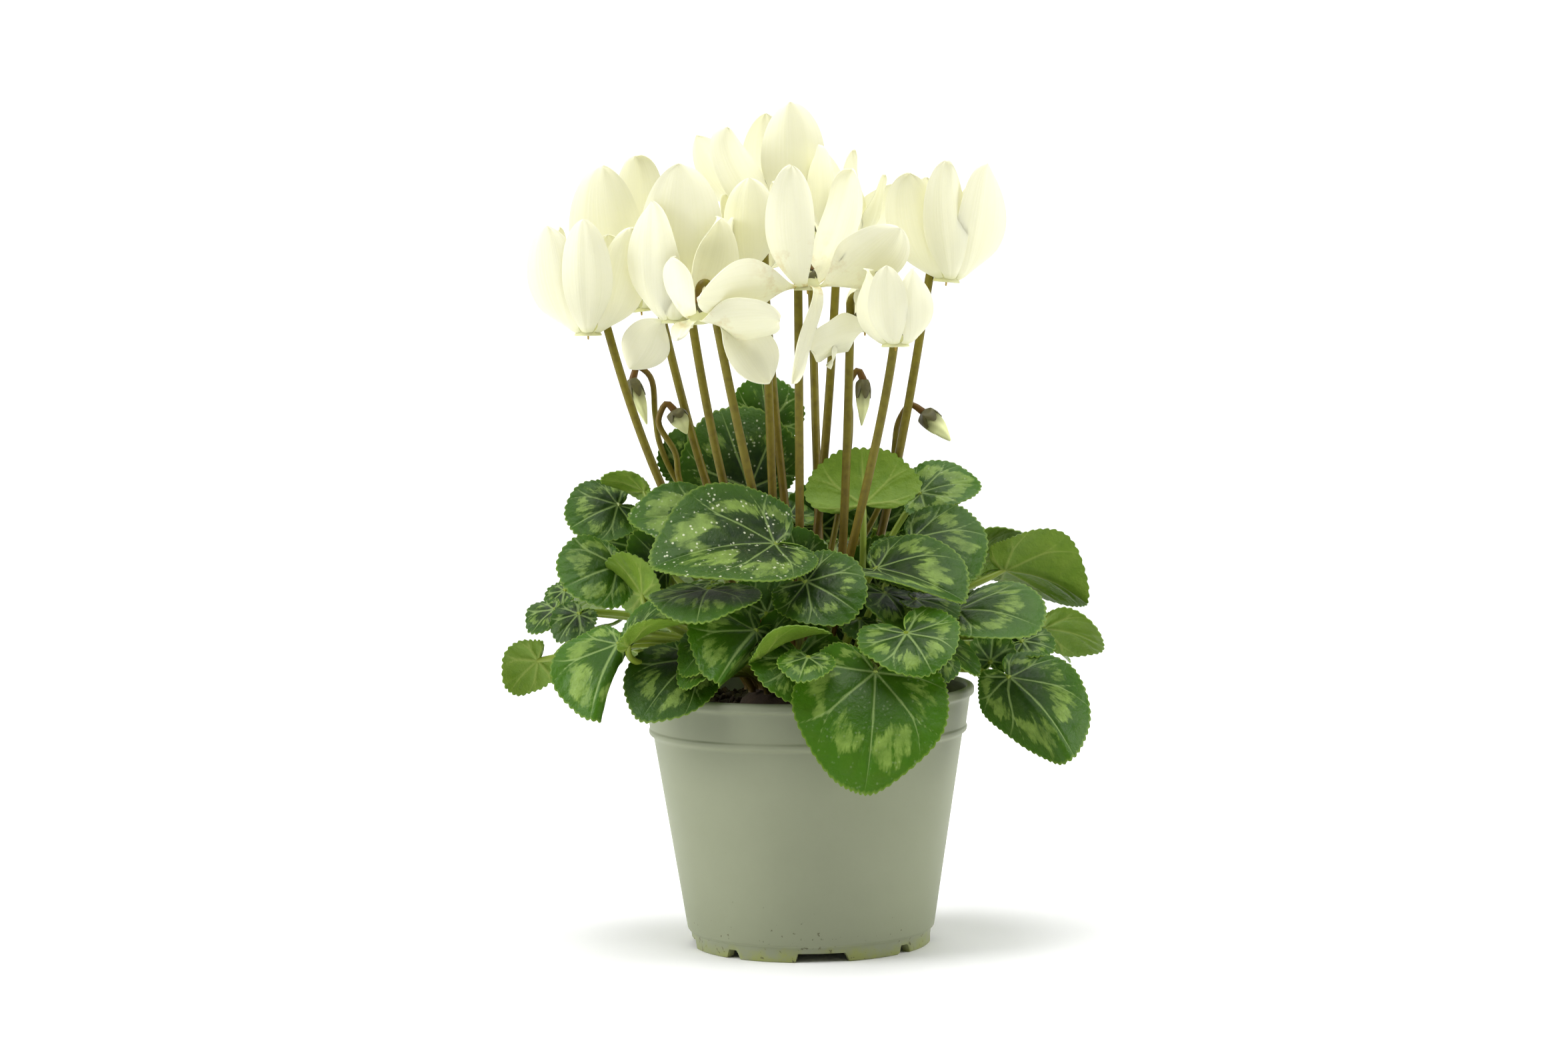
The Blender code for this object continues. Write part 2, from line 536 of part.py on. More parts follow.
def add_tuber(collection, material):
    """The tuber: a flattened ball that carries every stem."""
    profile = [(TUBER_RADIUS * math.cos(angle), TUBER_CENTRE + TUBER_HALF_HEIGHT * math.sin(angle))
               for angle in np.linspace(math.pi / 2, -math.pi / 2, 9)]
    profile[0] = (0.0, TUBER_CENTRE + TUBER_HALF_HEIGHT)
    profile[-1] = (0.0, TUBER_CENTRE - TUBER_HALF_HEIGHT)
    return add_turned("tuber", profile, collection, material, POT_SEGMENTS)


def add_leaf(name, leaf, start, collection, material):
    """A leaf: its blade and the petiole that it grew on, in one solid."""
    blade = add_sheet(name, blade_surface(leaf), *BLADE_GRID, BLADE_THICKNESS, collection, material)
    route = petiole_route(leaf, start)
    radii = [PETIOLE_RADIUS] * (len(route) - 1) + [PETIOLE_RADIUS * 0.8]
    petiole = as_mesh(add_tube(name + "_petiole", route, radii, collection, material), collection, material)
    return joined(blade, [petiole], collection, material)


def add_corolla(name, flower, collection, material):
    """A corolla: the short tube and the five petals that grew from its mouth, in one solid."""
    mouth, up = np.array(flower.mouth, float), unit(flower.top)
    tube = add_tube(name, [mouth, mouth + up * 3.5, mouth + up * TUBE_LENGTH],
                    [TUBE_MOUTH_RADIUS, TUBE_MOUTH_RADIUS * 0.95, TUBE_TOP_RADIUS], collection, material, 10)
    tube = as_mesh(tube, collection, material)
    petals = [add_sheet(f"{name}_petal_{index}", petal_surface(flower, tip, bearing), *PETAL_GRID,
                        PETAL_THICKNESS, collection, material)
              for index, (tip, bearing) in enumerate(petal_bearings(flower))]
    return joined(tube, petals, collection, material)


def add_flower_stalk(name, flower, start, collection, material):
    """A flower stalk with its calyx."""
    route, radii = stalk_route(flower, start)
    return as_mesh(add_tube(name, route, radii, collection, material), collection, material)


def add_bud(name, bud, start, collection, material):
    """A closed bud on its hooked stem, swelling from the calyx and closing to a point."""
    first = np.array(bud.route[0], float)
    height = np.linalg.norm(first - start)
    stem = [start, *bezier(start + STEM_FOOT, start + np.array((0.0, 0.0, 0.4 * height)) + np.array(bud.bow),
                           first - np.array((0.0, 0.0, 0.3 * height)), first, 6)]
    base, tip = np.array(bud.route[-2], float), np.array(bud.route[-1], float)
    body = [base + (tip - base) * share for share in (0.0, 0.15, 0.4, 0.7, 1.0)]
    route = [*stem, *(np.array(point, float) for point in bud.route[1:-2]), *body]
    slim = [BUD_STEM_RADIUS] * (len(route) - len(body))
    radii = slim + [BUD_STEM_RADIUS * 1.3, bud.swell * 0.9, bud.swell, bud.swell * 0.6, 0.3]
    return as_mesh(add_tube(name, route, radii, collection, material), collection, material)


def main():
    clear_scene()
    plant = new_collection("potted_cyclamen")
    cutters = new_collection("cutters")
    pot_plastic = new_material("moulded_pot_plastic", (0.30, 0.34, 0.26), 0.6)
    peat = new_material("peat_compost", (0.03, 0.022, 0.015), 0.95)
    cork = new_material("tuber_skin", (0.12, 0.07, 0.04), 0.9)
    leaf_green = new_material("leaf_green", (0.09, 0.20, 0.05), 0.5)
    stem_green = new_material("stem_olive", (0.22, 0.19, 0.05), 0.5)
    petal_white = new_material("petal_white", (0.92, 0.90, 0.75), 0.6)
    bud_green = new_material("bud_green", (0.45, 0.50, 0.20), 0.5)

    add_pot(plant, pot_plastic, cutters)
    add_soil(plant, peat)
    add_tuber(plant, cork)

    targets = {name: (leaf.ring, leaf.joint[0], leaf.joint[1]) for name, leaf in LEAVES.items()}
    targets |= {name: (flower.ring, flower.mouth[0], flower.mouth[1]) for name, flower in FLOWERS.items()}
    targets |= {name: (bud.ring, bud.route[0][0], bud.route[0][1]) for name, bud in BUDS.items()}
    starts = crown_places(targets)
    for name, leaf in LEAVES.items():
        add_leaf(name, leaf, starts[name], plant, leaf_green)
    for name, flower in FLOWERS.items():
        add_flower_stalk("flower_stalk_" + name, flower, starts[name], plant, stem_green)
        add_corolla("corolla_" + name, flower, plant, petal_white)
    for name, bud in BUDS.items():
        add_bud(name, bud, starts[name], plant, bud_green)
    for item in plant.objects:
        if item.type == "MESH":
            item.data.shade_smooth()
            item.data.set_sharp_from_angle(angle=math.radians(SHARP_ANGLE))


main()
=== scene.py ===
# %% [markdown]
# # A potted cyclamen
# A florist's cyclamen has one flat tuber at the soil line. Leaves and flowers all rise from it on their own
# stems. The stems lean outwards, so the leaves make a low dome and the flowers stand in a bunch above it.
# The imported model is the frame. It gives every piece its place, and each finer piece made here stands for
# one of its nodes.

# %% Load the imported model
import json
import math
from collections import namedtuple

import bpy
import numpy as np
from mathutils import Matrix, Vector
from mathutils.bvhtree import BVHTree

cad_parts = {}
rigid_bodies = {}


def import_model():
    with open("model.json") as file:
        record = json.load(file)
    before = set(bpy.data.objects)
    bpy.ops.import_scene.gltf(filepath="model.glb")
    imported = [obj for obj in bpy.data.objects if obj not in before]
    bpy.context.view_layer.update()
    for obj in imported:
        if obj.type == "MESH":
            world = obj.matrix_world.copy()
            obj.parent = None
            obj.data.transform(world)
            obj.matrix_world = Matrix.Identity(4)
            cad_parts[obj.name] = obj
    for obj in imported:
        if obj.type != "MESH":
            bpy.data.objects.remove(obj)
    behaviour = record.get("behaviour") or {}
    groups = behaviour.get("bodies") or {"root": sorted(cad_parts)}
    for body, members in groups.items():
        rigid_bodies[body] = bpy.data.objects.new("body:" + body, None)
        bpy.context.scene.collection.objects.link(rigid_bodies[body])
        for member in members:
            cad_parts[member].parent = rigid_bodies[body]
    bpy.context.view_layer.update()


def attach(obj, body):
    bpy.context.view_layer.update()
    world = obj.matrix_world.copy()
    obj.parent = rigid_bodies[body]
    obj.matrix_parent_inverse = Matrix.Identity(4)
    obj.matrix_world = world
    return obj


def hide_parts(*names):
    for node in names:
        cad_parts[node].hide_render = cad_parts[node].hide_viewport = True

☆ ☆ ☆

- _Exercise objective_:
Output exactly those lines that lie from the line with "add_pot(plant, pot_plastic, cutters)" through the line with "obj.data.transform(world)", with both of those lines included.

- _Response to the exercise_:
    add_pot(plant, pot_plastic, cutters)
    add_soil(plant, peat)
    add_tuber(plant, cork)

    targets = {name: (leaf.ring, leaf.joint[0], leaf.joint[1]) for name, leaf in LEAVES.items()}
    targets |= {name: (flower.ring, flower.mouth[0], flower.mouth[1]) for name, flower in FLOWERS.items()}
    targets |= {name: (bud.ring, bud.route[0][0], bud.route[0][1]) for name, bud in BUDS.items()}
    starts = crown_places(targets)
    for name, leaf in LEAVES.items():
        add_leaf(name, leaf, starts[name], plant, leaf_green)
    for name, flower in FLOWERS.items():
        add_flower_stalk("flower_stalk_" + name, flower, starts[name], plant, stem_green)
        add_corolla("corolla_" + name, flower, plant, petal_white)
    for name, bud in BUDS.items():
        add_bud(name, bud, starts[name], plant, bud_green)
    for item in plant.objects:
        if item.type == "MESH":
            item.data.shade_smooth()
            item.data.set_sharp_from_angle(angle=math.radians(SHARP_ANGLE))


main()
=== scene.py ===
# %% [markdown]
# # A potted cyclamen
# A florist's cyclamen has one flat tuber at the soil line. Leaves and flowers all rise from it on their own
# stems. The stems lean outwards, so the leaves make a low dome and the flowers stand in a bunch above it.
# The imported model is the frame. It gives every piece its place, and each finer piece made here stands for
# one of its nodes.

# %% Load the imported model
import json
import math
from collections import namedtuple

import bpy
import numpy as np
from mathutils import Matrix, Vector
from mathutils.bvhtree import BVHTree

cad_parts = {}
rigid_bodies = {}


def import_model():
    with open("model.json") as file:
        record = json.load(file)
    before = set(bpy.data.objects)
    bpy.ops.import_scene.gltf(filepath="model.glb")
    imported = [obj for obj in bpy.data.objects if obj not in before]
    bpy.context.view_layer.update()
    for obj in imported:
        if obj.type == "MESH":
            world = obj.matrix_world.copy()
            obj.parent = None
            obj.data.transform(world)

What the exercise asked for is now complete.